▸ Data records
===============

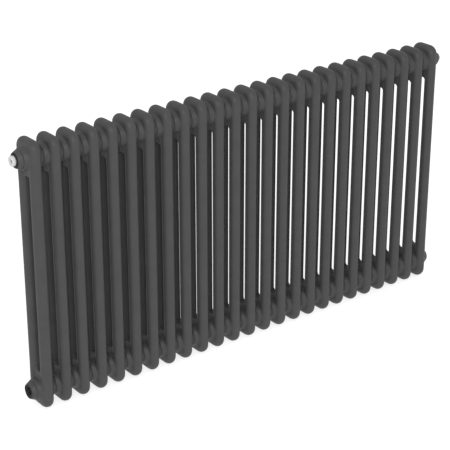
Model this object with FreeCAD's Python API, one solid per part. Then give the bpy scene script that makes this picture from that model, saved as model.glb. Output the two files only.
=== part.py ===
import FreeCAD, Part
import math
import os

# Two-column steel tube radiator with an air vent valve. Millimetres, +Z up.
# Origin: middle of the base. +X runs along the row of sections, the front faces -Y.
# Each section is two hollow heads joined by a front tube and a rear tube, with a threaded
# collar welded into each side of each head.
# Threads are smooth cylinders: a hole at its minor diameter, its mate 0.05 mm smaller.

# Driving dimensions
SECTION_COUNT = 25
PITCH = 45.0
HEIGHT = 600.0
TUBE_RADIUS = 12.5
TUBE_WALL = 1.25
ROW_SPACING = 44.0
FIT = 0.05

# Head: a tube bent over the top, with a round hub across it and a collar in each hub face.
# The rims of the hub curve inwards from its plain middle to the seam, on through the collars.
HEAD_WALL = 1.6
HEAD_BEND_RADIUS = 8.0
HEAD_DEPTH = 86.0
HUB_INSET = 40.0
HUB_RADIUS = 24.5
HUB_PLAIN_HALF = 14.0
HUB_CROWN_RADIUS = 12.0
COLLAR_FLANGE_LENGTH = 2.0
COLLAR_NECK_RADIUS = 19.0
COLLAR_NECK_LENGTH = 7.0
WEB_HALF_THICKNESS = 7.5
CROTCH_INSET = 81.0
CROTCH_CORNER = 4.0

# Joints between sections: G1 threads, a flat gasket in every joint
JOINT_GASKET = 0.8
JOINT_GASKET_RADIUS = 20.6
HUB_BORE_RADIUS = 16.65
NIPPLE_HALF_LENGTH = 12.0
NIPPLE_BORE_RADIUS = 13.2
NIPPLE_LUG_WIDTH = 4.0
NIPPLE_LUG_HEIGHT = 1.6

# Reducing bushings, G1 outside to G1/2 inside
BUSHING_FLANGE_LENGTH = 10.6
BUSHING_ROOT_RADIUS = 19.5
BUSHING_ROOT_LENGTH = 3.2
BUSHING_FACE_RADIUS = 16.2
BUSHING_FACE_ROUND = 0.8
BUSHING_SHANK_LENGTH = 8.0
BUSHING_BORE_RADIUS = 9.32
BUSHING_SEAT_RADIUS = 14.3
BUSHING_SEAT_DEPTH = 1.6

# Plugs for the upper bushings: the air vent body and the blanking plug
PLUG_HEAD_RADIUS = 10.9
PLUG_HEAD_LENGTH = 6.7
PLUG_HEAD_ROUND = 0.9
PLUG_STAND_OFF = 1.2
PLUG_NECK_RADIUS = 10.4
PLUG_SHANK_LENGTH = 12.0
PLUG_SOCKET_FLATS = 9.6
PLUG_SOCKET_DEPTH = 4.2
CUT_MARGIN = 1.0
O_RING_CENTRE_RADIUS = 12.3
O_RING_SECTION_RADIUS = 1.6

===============

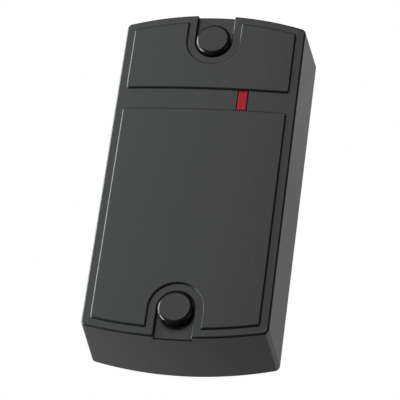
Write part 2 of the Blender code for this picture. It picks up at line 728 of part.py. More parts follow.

===============

Transcribe the lines above from the one with "Model this object" through the one with "CROTCH_CORNER = 4.0". Include both ends and leave out every other line.

Model this object with FreeCAD's Python API, one solid per part. Then give the bpy scene script that makes this picture from that model, saved as model.glb. Output the two files only.
=== part.py ===
import FreeCAD, Part
import math
import os

# Two-column steel tube radiator with an air vent valve. Millimetres, +Z up.
# Origin: middle of the base. +X runs along the row of sections, the front faces -Y.
# Each section is two hollow heads joined by a front tube and a rear tube, with a threaded
# collar welded into each side of each head.
# Threads are smooth cylinders: a hole at its minor diameter, its mate 0.05 mm smaller.

# Driving dimensions
SECTION_COUNT = 25
PITCH = 45.0
HEIGHT = 600.0
TUBE_RADIUS = 12.5
TUBE_WALL = 1.25
ROW_SPACING = 44.0
FIT = 0.05

# Head: a tube bent over the top, with a round hub across it and a collar in each hub face.
# The rims of the hub curve inwards from its plain middle to the seam, on through the collars.
HEAD_WALL = 1.6
HEAD_BEND_RADIUS = 8.0
HEAD_DEPTH = 86.0
HUB_INSET = 40.0
HUB_RADIUS = 24.5
HUB_PLAIN_HALF = 14.0
HUB_CROWN_RADIUS = 12.0
COLLAR_FLANGE_LENGTH = 2.0
COLLAR_NECK_RADIUS = 19.0
COLLAR_NECK_LENGTH = 7.0
WEB_HALF_THICKNESS = 7.5
CROTCH_INSET = 81.0
CROTCH_CORNER = 4.0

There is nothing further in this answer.